_Stated task_
Copy all of the material below exactly.

_Source excerpt_
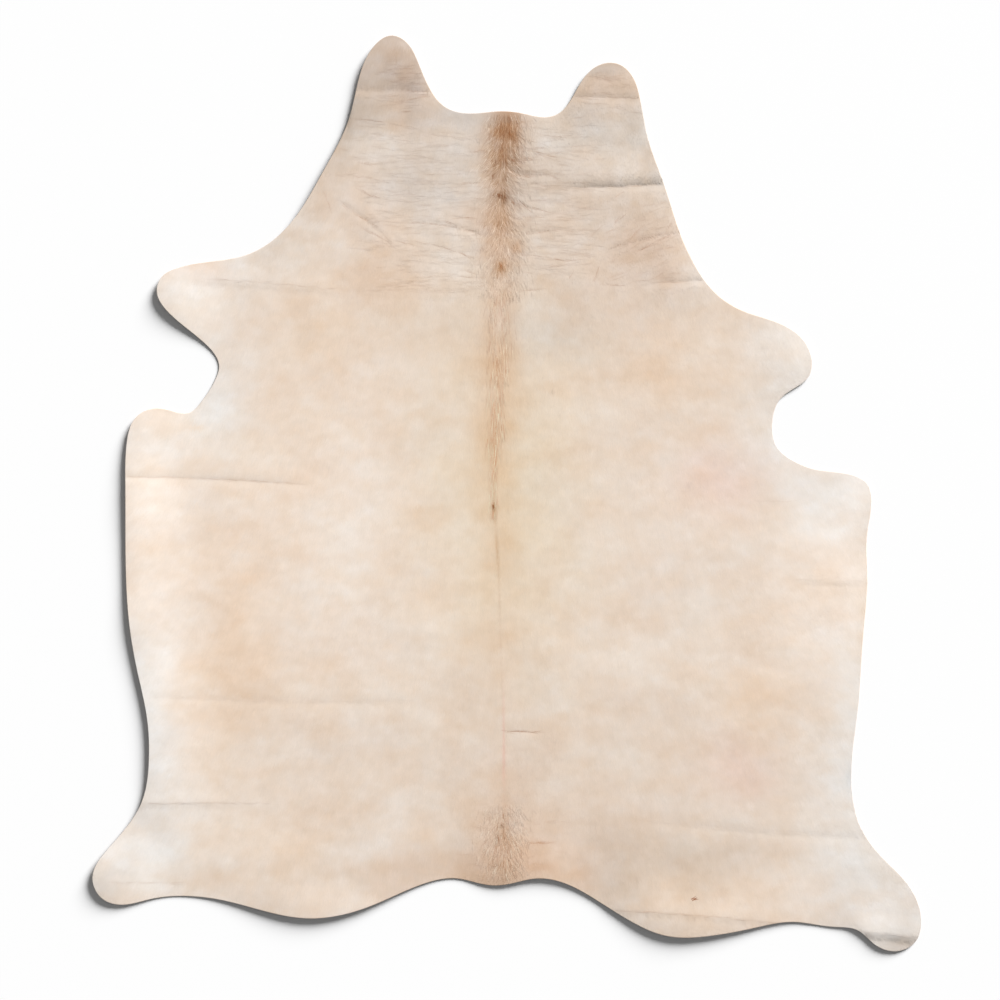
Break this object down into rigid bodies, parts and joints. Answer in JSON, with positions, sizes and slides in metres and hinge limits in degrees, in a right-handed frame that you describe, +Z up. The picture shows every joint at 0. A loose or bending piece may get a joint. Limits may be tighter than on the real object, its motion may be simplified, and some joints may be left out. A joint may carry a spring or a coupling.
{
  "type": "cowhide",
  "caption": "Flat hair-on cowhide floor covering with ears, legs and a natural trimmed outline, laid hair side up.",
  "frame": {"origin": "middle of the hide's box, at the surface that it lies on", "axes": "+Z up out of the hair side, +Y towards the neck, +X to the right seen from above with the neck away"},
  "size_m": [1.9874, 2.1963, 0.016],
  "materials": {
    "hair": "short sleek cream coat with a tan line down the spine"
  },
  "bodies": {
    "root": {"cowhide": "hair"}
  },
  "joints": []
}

_Solution to this task_
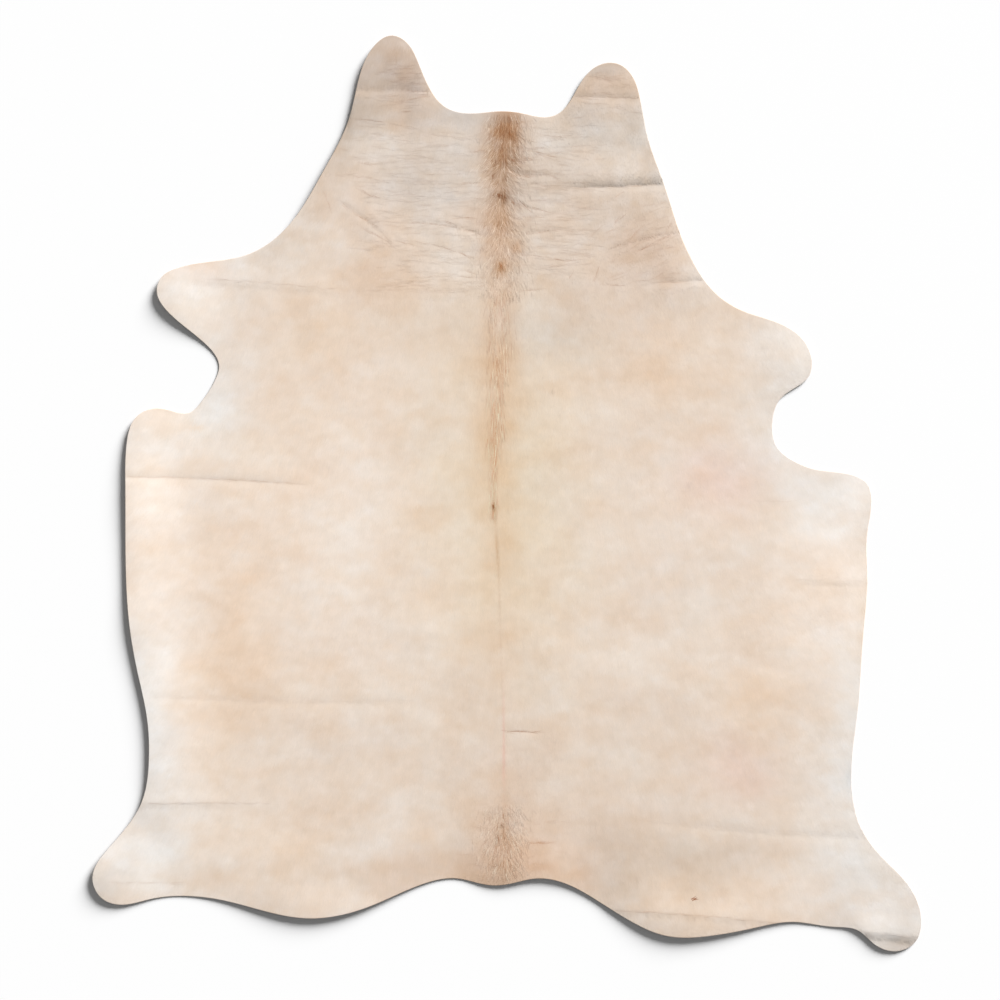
Break this object down into rigid bodies, parts and joints. Answer in JSON, with positions, sizes and slides in metres and hinge limits in degrees, in a right-handed frame that you describe, +Z up. The picture shows every joint at 0. A loose or bending piece may get a joint. Limits may be tighter than on the real object, its motion may be simplified, and some joints may be left out. A joint may carry a spring or a coupling.
{
  "type": "cowhide",
  "caption": "Flat hair-on cowhide floor covering with ears, legs and a natural trimmed outline, laid hair side up.",
  "frame": {"origin": "middle of the hide's box, at the surface that it lies on", "axes": "+Z up out of the hair side, +Y towards the neck, +X to the right seen from above with the neck away"},
  "size_m": [1.9874, 2.1963, 0.016],
  "materials": {
    "hair": "short sleek cream coat with a tan line down the spine"
  },
  "bodies": {
    "root": {"cowhide": "hair"}
  },
  "joints": []
}